--- Begin ---

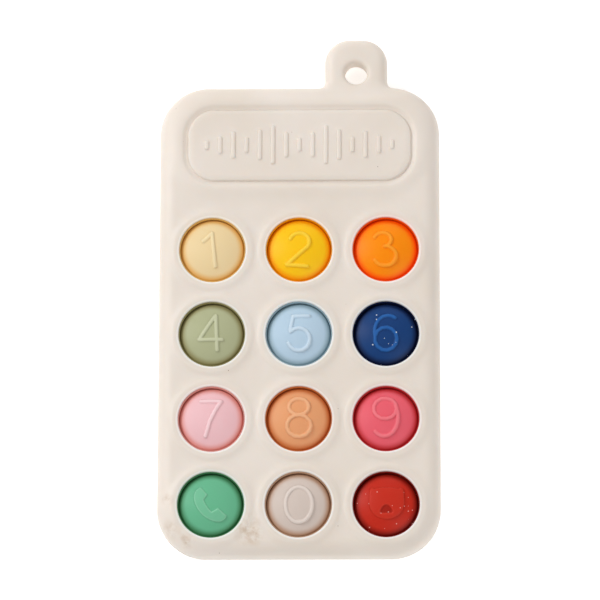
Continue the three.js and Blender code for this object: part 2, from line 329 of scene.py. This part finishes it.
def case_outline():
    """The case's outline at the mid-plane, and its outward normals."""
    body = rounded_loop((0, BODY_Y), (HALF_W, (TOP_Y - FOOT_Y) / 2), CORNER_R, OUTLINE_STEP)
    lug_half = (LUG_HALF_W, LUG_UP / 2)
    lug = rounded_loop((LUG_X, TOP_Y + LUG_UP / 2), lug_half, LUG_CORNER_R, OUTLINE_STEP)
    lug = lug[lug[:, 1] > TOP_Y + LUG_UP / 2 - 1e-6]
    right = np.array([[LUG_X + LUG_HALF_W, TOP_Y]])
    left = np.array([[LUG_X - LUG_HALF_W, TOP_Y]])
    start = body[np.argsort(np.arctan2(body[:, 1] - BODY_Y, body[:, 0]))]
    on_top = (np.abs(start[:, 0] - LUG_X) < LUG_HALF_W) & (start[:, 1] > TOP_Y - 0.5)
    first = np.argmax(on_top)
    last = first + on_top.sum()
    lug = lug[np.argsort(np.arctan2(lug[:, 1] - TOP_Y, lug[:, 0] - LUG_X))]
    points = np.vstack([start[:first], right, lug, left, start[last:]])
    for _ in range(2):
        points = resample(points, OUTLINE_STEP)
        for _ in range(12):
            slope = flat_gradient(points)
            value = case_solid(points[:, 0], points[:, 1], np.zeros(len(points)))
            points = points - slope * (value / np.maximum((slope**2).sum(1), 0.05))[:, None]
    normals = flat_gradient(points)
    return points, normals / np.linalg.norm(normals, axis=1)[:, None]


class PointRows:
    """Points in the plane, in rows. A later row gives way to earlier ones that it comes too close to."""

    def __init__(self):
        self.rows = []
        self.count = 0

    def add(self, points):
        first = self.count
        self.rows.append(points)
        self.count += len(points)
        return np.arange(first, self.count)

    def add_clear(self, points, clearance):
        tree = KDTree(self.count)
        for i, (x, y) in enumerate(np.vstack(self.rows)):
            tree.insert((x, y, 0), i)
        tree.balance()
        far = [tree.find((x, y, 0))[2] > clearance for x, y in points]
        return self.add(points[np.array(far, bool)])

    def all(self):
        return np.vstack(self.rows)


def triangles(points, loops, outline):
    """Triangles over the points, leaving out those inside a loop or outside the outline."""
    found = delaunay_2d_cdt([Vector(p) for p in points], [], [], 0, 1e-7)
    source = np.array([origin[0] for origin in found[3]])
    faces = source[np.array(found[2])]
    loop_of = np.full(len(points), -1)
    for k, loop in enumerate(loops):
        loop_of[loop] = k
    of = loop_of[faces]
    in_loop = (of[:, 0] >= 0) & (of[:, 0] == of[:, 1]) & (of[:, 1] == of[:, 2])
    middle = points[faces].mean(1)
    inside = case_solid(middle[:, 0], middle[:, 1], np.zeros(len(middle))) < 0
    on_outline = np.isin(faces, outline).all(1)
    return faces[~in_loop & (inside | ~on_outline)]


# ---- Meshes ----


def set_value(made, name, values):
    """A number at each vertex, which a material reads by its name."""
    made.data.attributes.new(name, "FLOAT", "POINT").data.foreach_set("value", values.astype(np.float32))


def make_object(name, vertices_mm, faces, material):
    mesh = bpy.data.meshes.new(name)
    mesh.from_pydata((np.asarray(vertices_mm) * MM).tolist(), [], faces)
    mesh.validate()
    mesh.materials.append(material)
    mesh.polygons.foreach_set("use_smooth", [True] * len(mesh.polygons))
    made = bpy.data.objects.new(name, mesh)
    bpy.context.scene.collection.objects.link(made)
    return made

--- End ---

(GOAL): From the listing above, collect every line that mentions the word "scene".

(SOLUTION):
Continue the three.js and Blender code for this object: part 2, from line 329 of scene.py. This part finishes it.
    bpy.context.scene.collection.objects.link(made)